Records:
|---|
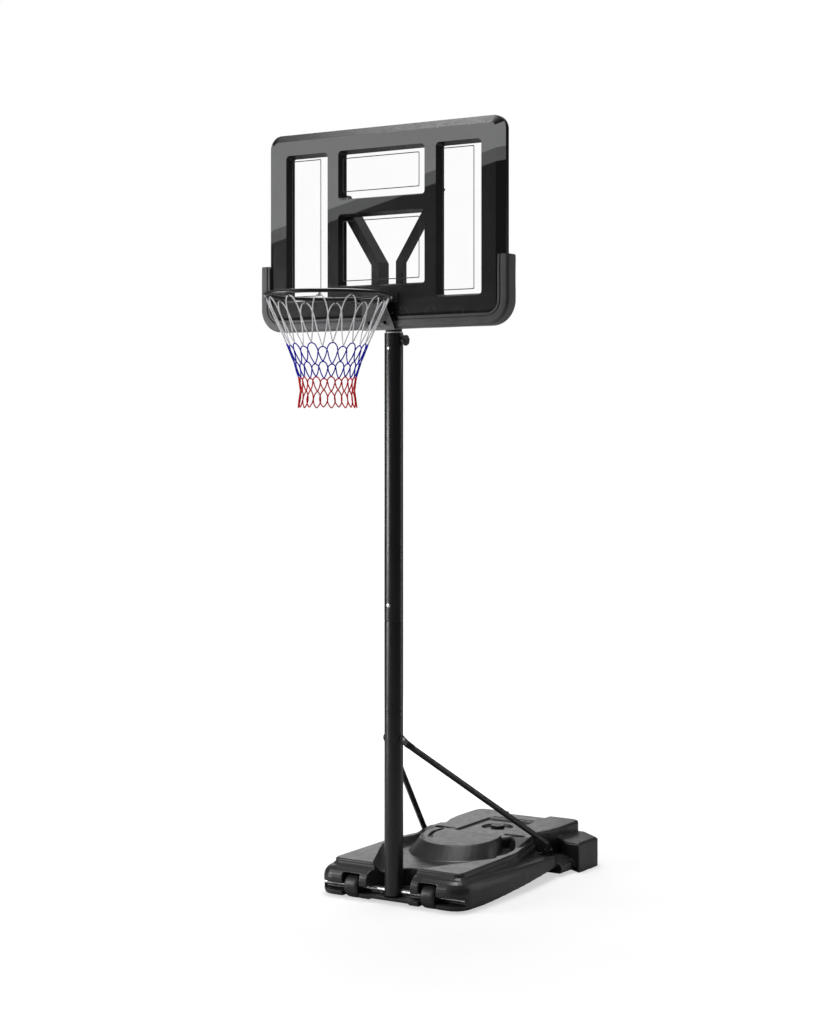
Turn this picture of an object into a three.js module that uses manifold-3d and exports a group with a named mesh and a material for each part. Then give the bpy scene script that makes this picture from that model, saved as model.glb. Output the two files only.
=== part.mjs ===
// Portable basketball hoop: a wheeled ballast base, a telescoping pole with two rear struts, and a framed
// clear backboard that carries a steel rim and net. It is drawn at its lowest setting, an 8 ft rim.
// Units are millimetres. +Z is up, -Y is the court side and +X is the right-hand side seen from the court.
// Every size below is measured from the pole's axis at floor level; the whole group is then moved so that
// the origin sits on the floor at the middle of the overall footprint.

import * as THREE from "three";
import { mergeVertices } from "three/addons/utils/BufferGeometryUtils.js";
import { ConvexGeometry } from "three/addons/geometries/ConvexGeometry.js";
import { ParametricGeometry } from "three/addons/geometries/ParametricGeometry.js";
import Module from "manifold-3d";

// ---------- driving dimensions ----------

const GAP = 0.3; // clearance between touching pieces
const M8 = { shank: 4, hole: 4.4, bore: 4.2, flats: 13, head: 5.5, nut: 7 };
const M10 = { shank: 5, hole: 5.4, bore: 5.2, flats: 16, head: 6.5, nut: 8 };

const POLE = { radius: 38, wall: 1.5, foot: 33, joint: 1138, top: 2300, swageTop: 1238 };
const INNER_POLE = { radius: 33.5, wall: 2, bottom: 1450, top: 2478 };
const BUSH = { flangeHeight: 5, sleeveBottom: 2190, outer: 36.2, inner: 33.8, screwHeight: 2241 };
const KNOB = { height: 2271, radius: 22.5, inner: 47.5, outer: 64, lobes: 7 };
const JOINT_BOLT_HEIGHT = 1203;

const AXLE = { radius: 8, height: 48, halfLength: 334 };
const WHEEL = { radius: 48, width: 68, offset: 182, bore: 8.4 };

const BASE = {
  front: -45,
  rear: 1158.5,
  underside: 8,
  halfWidth: 345,
  bowedHalfWidth: 372,
  railEnd: 790,
  railTopFront: 123,
  railTopRear: 88,
  nose: 46,
  deckTop: 147,
  ledgeTop: 128,
  deckHalfWidth: 306,
  deckFront: 14,
  deckBottom: 50,
};
const SLOT = { frontHalfWidth: 98, rearHalfWidth: 50, end: 168, lipTop: 28, lipSide: 56 };
const DRUM = {
  y: 538,
  radius: 176,
  frontTop: 169,
  rearTop: 185,
  rear: 604,
  footY: 480,
  footWide: 205,
  footDeep: 174,
};
const BOWL = { y: 452, floor: 118, floorRadius: 262, topRadius: 277 };
const REAR_DECK = { top: 168, channel: 160, front: 611, notchFront: 1104, notchHalfWidth: 108, notchFloor: 150 };
const REAR_DECK_SIDE = [[150, 620], [218, 786], [246, 873], [256, 960]];
const FILLER = { y: 858, recessRadius: 72, recessFloor: 150, neckRadius: 24 };
const CAP = { radius: 30, height: 14, plugRadius: 22.5, plugDepth: 12 };
const WING_TOP = { left: 108, right: 127 };

const STRUT = {
  radius: 12.5,
  topZ: 665,
  footX: 294,
  footY: 804,
  footZ: 95,
  lugInner: 276,
  tab: 3.2,
  tabWidth: 32,
};

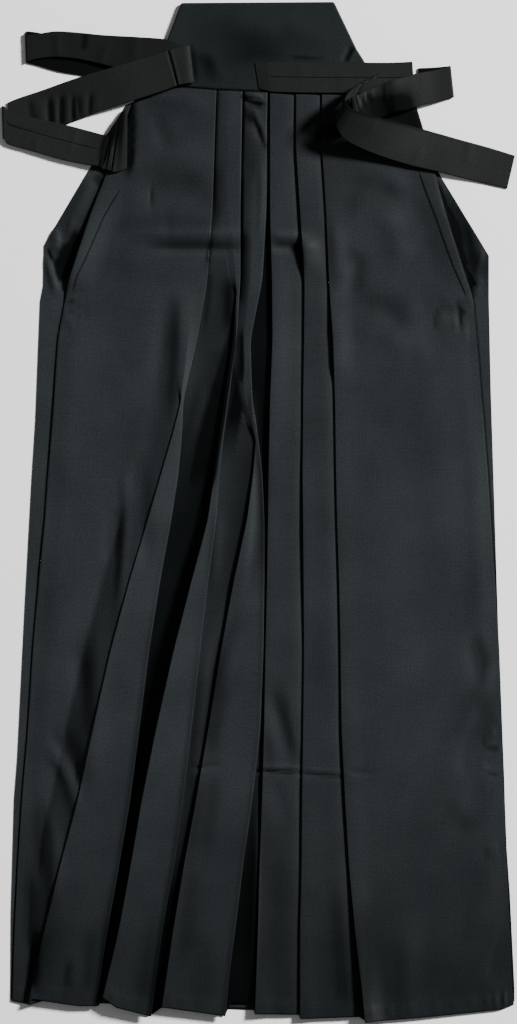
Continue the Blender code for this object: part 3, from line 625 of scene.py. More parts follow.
|---|
Reproduce every line of the listing above in which the string "manifold" appears.

Output for this exercise
Turn this picture of an object into a three.js module that uses manifold-3d and exports a group with a named mesh and a material for each part. Then give the bpy scene script that makes this picture from that model, saved as model.glb. Output the two files only.
import Module from "manifold-3d";